Every line must be returned precisely as it is written.

***

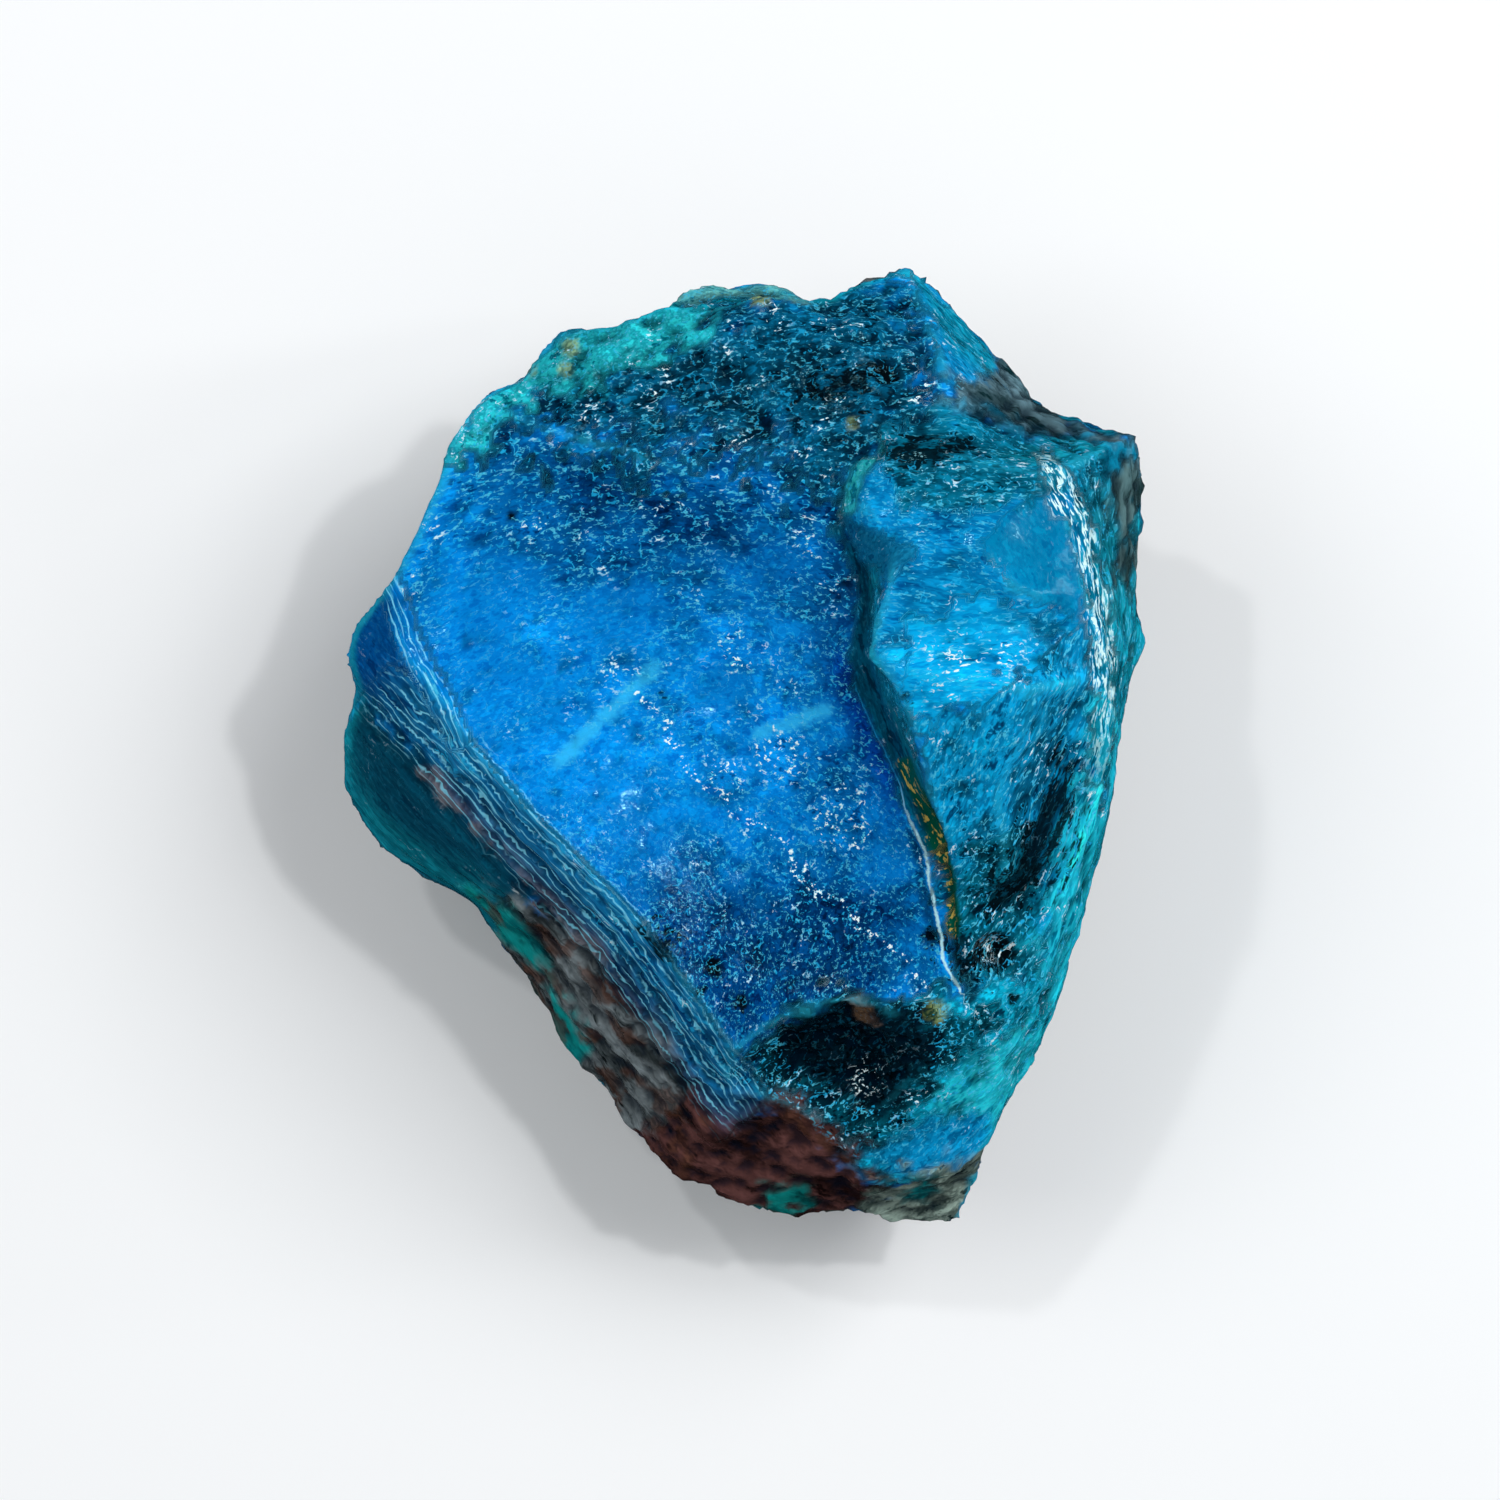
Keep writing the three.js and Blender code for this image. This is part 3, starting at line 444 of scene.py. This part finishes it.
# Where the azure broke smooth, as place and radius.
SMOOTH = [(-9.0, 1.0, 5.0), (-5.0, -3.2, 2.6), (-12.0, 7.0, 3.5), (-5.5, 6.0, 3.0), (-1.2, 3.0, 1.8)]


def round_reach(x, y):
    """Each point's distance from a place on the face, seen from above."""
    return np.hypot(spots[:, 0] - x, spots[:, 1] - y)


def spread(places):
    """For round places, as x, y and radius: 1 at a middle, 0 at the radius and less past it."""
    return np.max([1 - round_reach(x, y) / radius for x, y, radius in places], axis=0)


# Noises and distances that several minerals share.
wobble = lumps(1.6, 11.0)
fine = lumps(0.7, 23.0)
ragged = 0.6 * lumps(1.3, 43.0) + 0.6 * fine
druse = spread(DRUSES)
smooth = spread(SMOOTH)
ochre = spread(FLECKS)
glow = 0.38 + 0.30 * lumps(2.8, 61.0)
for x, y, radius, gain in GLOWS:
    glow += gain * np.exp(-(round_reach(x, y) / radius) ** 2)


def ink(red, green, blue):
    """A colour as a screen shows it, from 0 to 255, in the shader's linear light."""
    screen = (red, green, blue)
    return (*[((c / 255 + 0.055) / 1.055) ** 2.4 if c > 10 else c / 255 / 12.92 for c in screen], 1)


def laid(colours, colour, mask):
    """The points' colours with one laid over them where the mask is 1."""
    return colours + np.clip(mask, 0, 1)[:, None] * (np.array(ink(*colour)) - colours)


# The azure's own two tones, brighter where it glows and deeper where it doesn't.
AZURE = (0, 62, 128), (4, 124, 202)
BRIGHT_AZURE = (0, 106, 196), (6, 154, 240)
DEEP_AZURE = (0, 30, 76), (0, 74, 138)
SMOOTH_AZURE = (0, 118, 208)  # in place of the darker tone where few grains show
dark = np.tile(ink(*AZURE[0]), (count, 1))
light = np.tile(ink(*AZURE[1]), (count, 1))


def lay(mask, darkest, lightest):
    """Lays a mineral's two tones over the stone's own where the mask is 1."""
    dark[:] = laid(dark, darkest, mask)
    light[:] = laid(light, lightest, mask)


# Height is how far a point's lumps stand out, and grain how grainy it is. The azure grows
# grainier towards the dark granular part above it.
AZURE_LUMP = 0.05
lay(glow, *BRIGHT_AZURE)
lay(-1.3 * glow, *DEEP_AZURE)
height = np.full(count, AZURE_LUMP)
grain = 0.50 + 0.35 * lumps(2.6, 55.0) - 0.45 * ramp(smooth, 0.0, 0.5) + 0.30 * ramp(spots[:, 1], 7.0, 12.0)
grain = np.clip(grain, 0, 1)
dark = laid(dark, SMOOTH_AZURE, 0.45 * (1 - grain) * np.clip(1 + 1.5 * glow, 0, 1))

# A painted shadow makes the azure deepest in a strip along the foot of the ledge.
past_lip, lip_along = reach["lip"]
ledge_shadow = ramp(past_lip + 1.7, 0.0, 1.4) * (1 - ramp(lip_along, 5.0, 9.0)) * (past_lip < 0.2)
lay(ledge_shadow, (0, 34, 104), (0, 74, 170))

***

COMPLETE RESPONSE:
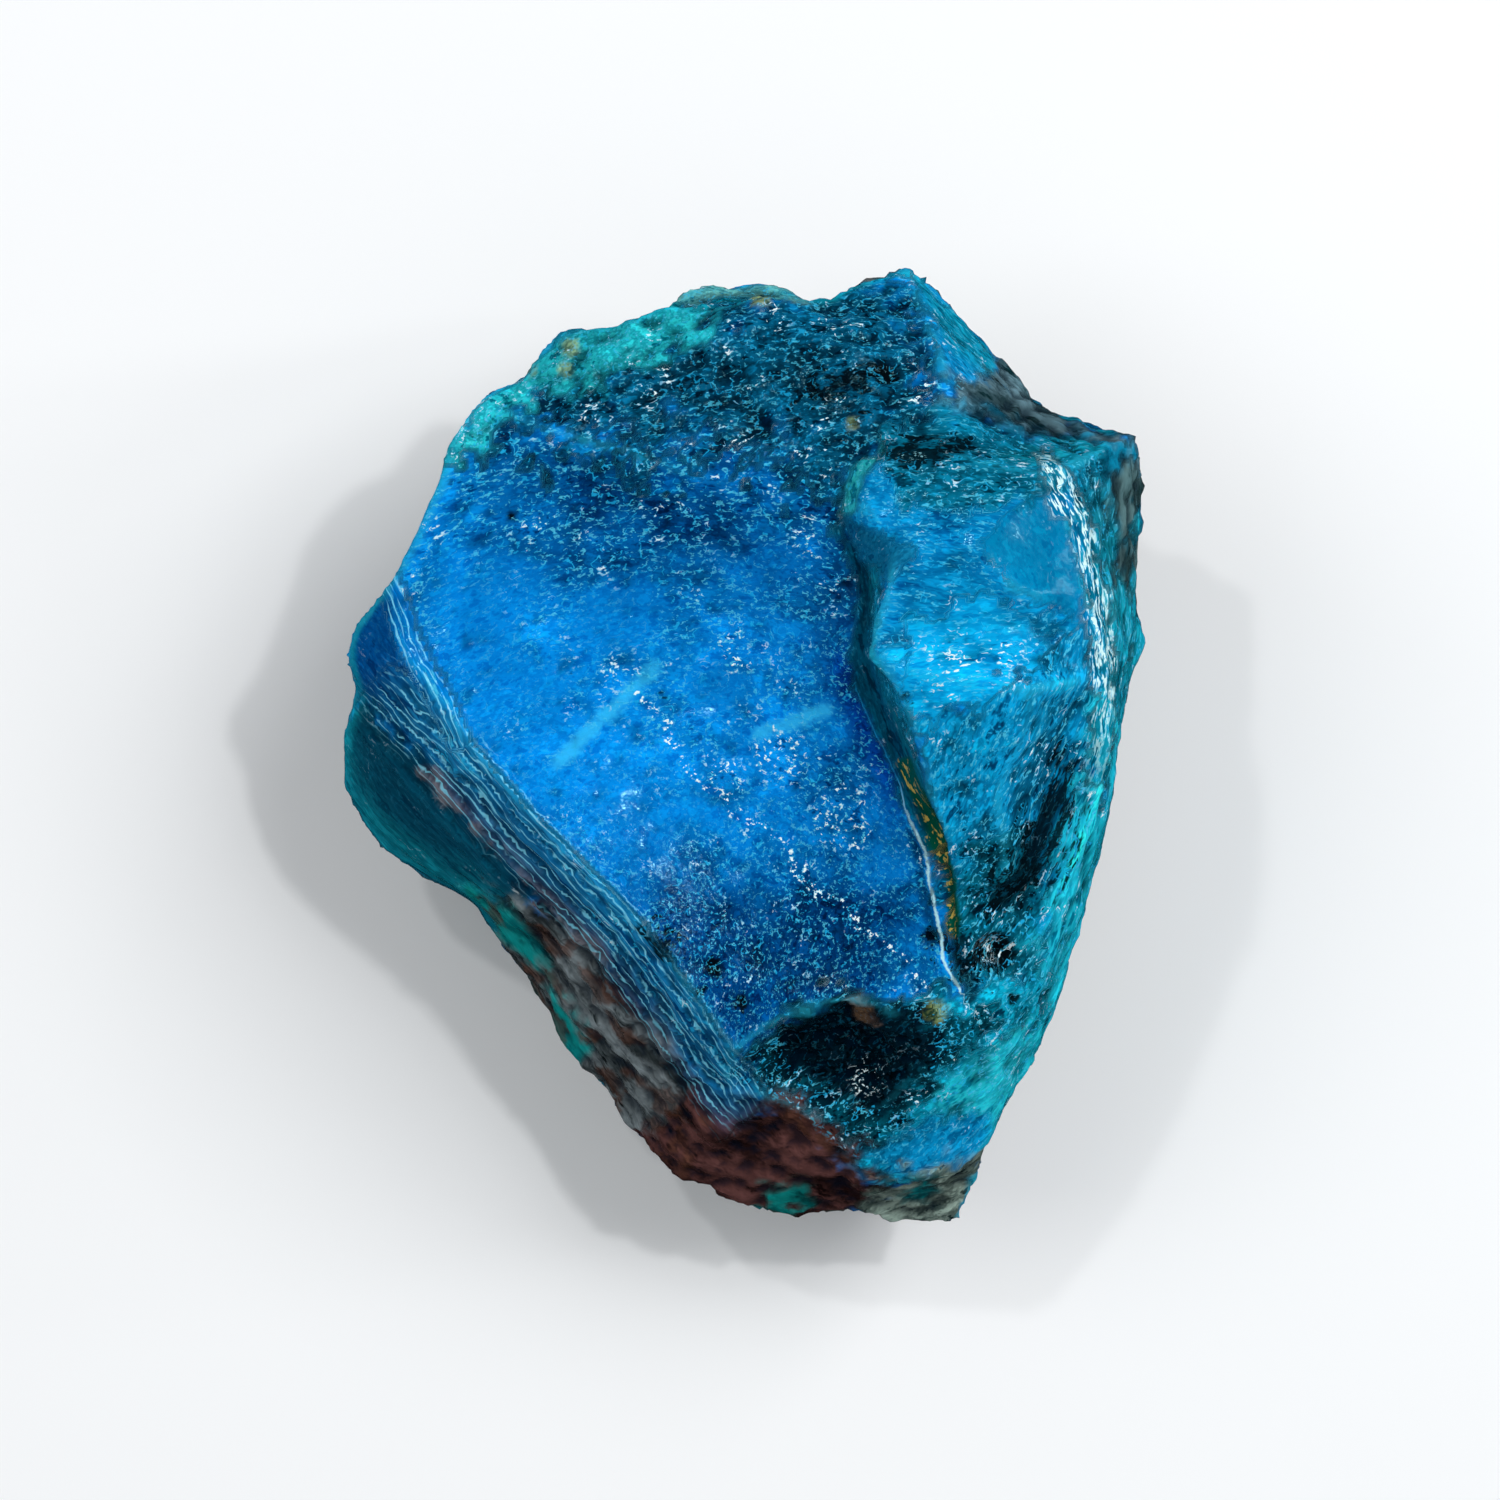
Keep writing the three.js and Blender code for this image. This is part 3, starting at line 444 of scene.py. This part finishes it.
# Where the azure broke smooth, as place and radius.
SMOOTH = [(-9.0, 1.0, 5.0), (-5.0, -3.2, 2.6), (-12.0, 7.0, 3.5), (-5.5, 6.0, 3.0), (-1.2, 3.0, 1.8)]


def round_reach(x, y):
    """Each point's distance from a place on the face, seen from above."""
    return np.hypot(spots[:, 0] - x, spots[:, 1] - y)


def spread(places):
    """For round places, as x, y and radius: 1 at a middle, 0 at the radius and less past it."""
    return np.max([1 - round_reach(x, y) / radius for x, y, radius in places], axis=0)


# Noises and distances that several minerals share.
wobble = lumps(1.6, 11.0)
fine = lumps(0.7, 23.0)
ragged = 0.6 * lumps(1.3, 43.0) + 0.6 * fine
druse = spread(DRUSES)
smooth = spread(SMOOTH)
ochre = spread(FLECKS)
glow = 0.38 + 0.30 * lumps(2.8, 61.0)
for x, y, radius, gain in GLOWS:
    glow += gain * np.exp(-(round_reach(x, y) / radius) ** 2)


def ink(red, green, blue):
    """A colour as a screen shows it, from 0 to 255, in the shader's linear light."""
    screen = (red, green, blue)
    return (*[((c / 255 + 0.055) / 1.055) ** 2.4 if c > 10 else c / 255 / 12.92 for c in screen], 1)


def laid(colours, colour, mask):
    """The points' colours with one laid over them where the mask is 1."""
    return colours + np.clip(mask, 0, 1)[:, None] * (np.array(ink(*colour)) - colours)


# The azure's own two tones, brighter where it glows and deeper where it doesn't.
AZURE = (0, 62, 128), (4, 124, 202)
BRIGHT_AZURE = (0, 106, 196), (6, 154, 240)
DEEP_AZURE = (0, 30, 76), (0, 74, 138)
SMOOTH_AZURE = (0, 118, 208)  # in place of the darker tone where few grains show
dark = np.tile(ink(*AZURE[0]), (count, 1))
light = np.tile(ink(*AZURE[1]), (count, 1))


def lay(mask, darkest, lightest):
    """Lays a mineral's two tones over the stone's own where the mask is 1."""
    dark[:] = laid(dark, darkest, mask)
    light[:] = laid(light, lightest, mask)


# Height is how far a point's lumps stand out, and grain how grainy it is. The azure grows
# grainier towards the dark granular part above it.
AZURE_LUMP = 0.05
lay(glow, *BRIGHT_AZURE)
lay(-1.3 * glow, *DEEP_AZURE)
height = np.full(count, AZURE_LUMP)
grain = 0.50 + 0.35 * lumps(2.6, 55.0) - 0.45 * ramp(smooth, 0.0, 0.5) + 0.30 * ramp(spots[:, 1], 7.0, 12.0)
grain = np.clip(grain, 0, 1)
dark = laid(dark, SMOOTH_AZURE, 0.45 * (1 - grain) * np.clip(1 + 1.5 * glow, 0, 1))

# A painted shadow makes the azure deepest in a strip along the foot of the ledge.
past_lip, lip_along = reach["lip"]
ledge_shadow = ramp(past_lip + 1.7, 0.0, 1.4) * (1 - ramp(lip_along, 5.0, 9.0)) * (past_lip < 0.2)
lay(ledge_shadow, (0, 34, 104), (0, 74, 170))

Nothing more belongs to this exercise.